Some examples of the more extreme behavior observed in such individuals include the following: making one's children sleep in a car to prove that their father has bankrupted them; burning down the house of the ex-husband: making false allegations of sexual abuse; manipulating other people to harass the ex-husband: spreading vicious lies about the ex-husband; trying to get the ex-husband fired from his job; and driving an automobile into the ex-husband's living room.

Women with this syndrome interfere chronically with visitation. Though they also engage in serious attempts to alienate the child from the father, they an not always successful. Thus, a full parental alienation syndrome is not required for a diagnosis of divorce-related. malicious mother syndrome.

In addition. these women are skillful liars, highly manipulative, and quite adept at recruiting others to participate in the campaign against the father.
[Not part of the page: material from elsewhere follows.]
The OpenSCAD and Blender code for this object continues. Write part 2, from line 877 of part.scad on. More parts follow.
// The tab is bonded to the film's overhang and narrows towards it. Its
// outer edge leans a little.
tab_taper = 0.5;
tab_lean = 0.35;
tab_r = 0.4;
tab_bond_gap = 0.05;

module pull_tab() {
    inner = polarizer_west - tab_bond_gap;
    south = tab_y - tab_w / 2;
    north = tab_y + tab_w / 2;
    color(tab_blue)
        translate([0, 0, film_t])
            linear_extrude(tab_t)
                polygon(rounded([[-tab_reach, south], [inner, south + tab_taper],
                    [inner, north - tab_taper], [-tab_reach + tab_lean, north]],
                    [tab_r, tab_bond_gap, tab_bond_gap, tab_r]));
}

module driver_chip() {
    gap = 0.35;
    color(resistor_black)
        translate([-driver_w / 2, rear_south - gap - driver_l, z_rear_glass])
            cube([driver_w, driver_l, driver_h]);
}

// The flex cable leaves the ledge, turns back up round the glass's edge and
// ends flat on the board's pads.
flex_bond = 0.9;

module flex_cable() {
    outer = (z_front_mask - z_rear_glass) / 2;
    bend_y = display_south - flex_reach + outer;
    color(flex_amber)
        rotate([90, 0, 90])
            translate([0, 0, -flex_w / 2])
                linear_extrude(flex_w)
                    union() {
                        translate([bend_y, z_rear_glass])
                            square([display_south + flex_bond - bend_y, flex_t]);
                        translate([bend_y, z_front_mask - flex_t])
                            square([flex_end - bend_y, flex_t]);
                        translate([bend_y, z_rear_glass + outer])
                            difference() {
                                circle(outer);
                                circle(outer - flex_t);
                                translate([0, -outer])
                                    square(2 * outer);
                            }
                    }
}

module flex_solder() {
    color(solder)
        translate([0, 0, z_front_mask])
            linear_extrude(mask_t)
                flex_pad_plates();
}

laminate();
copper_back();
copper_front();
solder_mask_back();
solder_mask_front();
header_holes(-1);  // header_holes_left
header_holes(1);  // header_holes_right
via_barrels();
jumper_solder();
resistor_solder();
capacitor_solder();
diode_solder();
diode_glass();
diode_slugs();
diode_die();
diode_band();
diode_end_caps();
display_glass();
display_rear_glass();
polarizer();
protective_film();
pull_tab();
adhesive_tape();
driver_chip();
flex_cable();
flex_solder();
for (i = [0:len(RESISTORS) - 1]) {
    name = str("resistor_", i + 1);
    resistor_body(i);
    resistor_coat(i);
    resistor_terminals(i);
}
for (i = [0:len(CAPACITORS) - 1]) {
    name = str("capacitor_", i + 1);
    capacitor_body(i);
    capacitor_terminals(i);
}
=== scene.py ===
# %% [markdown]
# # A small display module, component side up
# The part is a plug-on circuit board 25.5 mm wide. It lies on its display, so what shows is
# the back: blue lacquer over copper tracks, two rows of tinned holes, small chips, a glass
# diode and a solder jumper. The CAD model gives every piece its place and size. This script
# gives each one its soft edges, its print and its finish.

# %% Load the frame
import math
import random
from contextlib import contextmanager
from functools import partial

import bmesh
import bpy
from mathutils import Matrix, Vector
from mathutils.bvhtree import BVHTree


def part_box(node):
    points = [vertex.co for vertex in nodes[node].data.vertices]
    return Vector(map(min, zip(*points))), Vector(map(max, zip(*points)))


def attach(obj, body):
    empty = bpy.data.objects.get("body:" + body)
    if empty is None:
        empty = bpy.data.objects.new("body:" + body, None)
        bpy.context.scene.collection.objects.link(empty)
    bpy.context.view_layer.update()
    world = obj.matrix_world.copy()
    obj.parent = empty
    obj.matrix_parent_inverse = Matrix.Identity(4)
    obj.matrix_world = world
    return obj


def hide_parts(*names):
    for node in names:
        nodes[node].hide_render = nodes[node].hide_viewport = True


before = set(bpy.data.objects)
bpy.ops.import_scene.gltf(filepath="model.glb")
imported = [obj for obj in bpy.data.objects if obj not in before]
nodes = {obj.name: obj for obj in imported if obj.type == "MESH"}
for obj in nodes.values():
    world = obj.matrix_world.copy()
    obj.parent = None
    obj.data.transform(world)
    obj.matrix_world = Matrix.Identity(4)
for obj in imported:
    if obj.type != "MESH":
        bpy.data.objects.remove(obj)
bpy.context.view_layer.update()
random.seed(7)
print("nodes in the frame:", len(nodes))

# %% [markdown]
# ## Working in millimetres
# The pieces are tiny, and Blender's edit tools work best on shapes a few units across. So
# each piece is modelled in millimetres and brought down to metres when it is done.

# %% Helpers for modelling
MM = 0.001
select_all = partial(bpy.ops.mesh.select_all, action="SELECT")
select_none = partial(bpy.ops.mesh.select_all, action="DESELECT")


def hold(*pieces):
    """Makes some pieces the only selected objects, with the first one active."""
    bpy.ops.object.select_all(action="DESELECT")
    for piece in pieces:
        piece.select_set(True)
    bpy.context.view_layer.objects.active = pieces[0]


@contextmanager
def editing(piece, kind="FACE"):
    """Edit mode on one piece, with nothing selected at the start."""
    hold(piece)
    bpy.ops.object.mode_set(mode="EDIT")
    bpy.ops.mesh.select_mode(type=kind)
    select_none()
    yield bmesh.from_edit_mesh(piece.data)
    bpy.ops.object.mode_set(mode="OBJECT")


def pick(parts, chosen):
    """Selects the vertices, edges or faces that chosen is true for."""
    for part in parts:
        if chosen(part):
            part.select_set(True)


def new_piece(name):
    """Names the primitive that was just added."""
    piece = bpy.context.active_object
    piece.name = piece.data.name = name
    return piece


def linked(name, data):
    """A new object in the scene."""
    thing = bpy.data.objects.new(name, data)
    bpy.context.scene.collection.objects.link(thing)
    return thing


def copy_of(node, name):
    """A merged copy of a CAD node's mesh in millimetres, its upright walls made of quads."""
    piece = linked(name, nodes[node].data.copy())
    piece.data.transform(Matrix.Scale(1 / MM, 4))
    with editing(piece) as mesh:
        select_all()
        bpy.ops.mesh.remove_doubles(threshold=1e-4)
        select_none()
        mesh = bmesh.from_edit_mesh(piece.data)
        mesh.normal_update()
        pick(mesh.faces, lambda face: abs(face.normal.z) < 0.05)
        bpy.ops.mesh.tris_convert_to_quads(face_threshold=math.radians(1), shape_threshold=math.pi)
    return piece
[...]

As is true of parental alienation syndrome, there is an absence of necessary research on this abnormality.

    Figure 1:
    Diagnostic Criteria for Divorce-Related, Malicious Mother Syndrome
    (Adapted from Turkat, 1995, with permission of the publisher, Plenum Publishing, New York.)


  1. A mother who unjustifiably punishes her divorcing or divorced husband by:
    • attempting to alienate their mutual child(ren) from the father;
    • involving others in malicious actions against the father;
    • engaging in excessive litigation.
  2. A mother who specifically attempts to deny her child(ren):
    • regular, uninterrupted visitation with the father;
    • uninhibited telephone access to the father;
    • paternal participation in the child(ren)'s school life and extracurricular activities.
  3. The mother's behavior is pervasive and includes malicious acts towards the husband, such as:
    • telling the child(ren) lies about the father;
    • telling others lies about the father;
    • acting against the father in ways that violate the law.
  4. The syndrome is not specifically due to another mental disorder, but another disorder may coexist.
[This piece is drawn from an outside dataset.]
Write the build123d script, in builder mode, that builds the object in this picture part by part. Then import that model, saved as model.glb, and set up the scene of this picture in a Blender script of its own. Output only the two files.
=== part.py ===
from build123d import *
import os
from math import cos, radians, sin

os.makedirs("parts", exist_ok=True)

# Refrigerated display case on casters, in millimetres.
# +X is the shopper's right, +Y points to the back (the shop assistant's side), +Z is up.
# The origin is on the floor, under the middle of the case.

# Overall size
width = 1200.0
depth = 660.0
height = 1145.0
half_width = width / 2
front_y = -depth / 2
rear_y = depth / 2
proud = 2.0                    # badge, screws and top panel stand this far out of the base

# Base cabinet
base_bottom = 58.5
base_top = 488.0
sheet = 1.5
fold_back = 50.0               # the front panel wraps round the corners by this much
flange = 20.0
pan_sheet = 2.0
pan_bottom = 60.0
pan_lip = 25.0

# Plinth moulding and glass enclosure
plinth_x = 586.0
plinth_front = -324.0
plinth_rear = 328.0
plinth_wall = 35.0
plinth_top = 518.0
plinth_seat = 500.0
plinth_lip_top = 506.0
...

Difficulties in the Courtroom.

Individuals with either of these syndromes may be willing and able to lie in court in a fully convincing way. Sometimes, their manipulative skills are so well developed that they are able to influence others to provide false testimony against the victimized parent. They may run circles around opposing counsel. When accused of visitation interference, they often have what appear to be wonderful explanations for their behavior; some may even be accurate. For example: "I offered many times for him to see his daughter but he just doesn't cooperate; every time he comes to pick up Billy, Billy cries and refuses to go: he never follows the schedule, your honor, no matter how hard I try. ..."

What typically is left out of such testimony is the fact that the interfering parent is either lying or has manipulated the child or the situation to give a false impression that he or she is innocent of the charges.

If the interfering parent continues to violate successfully the visitation regulations, over time the victimized parent often becomes so emotionally and financially depleted that the case fades from the court's purview. Unfortunately, outside of the courtroom, the visitation interference continues, often with increased strength.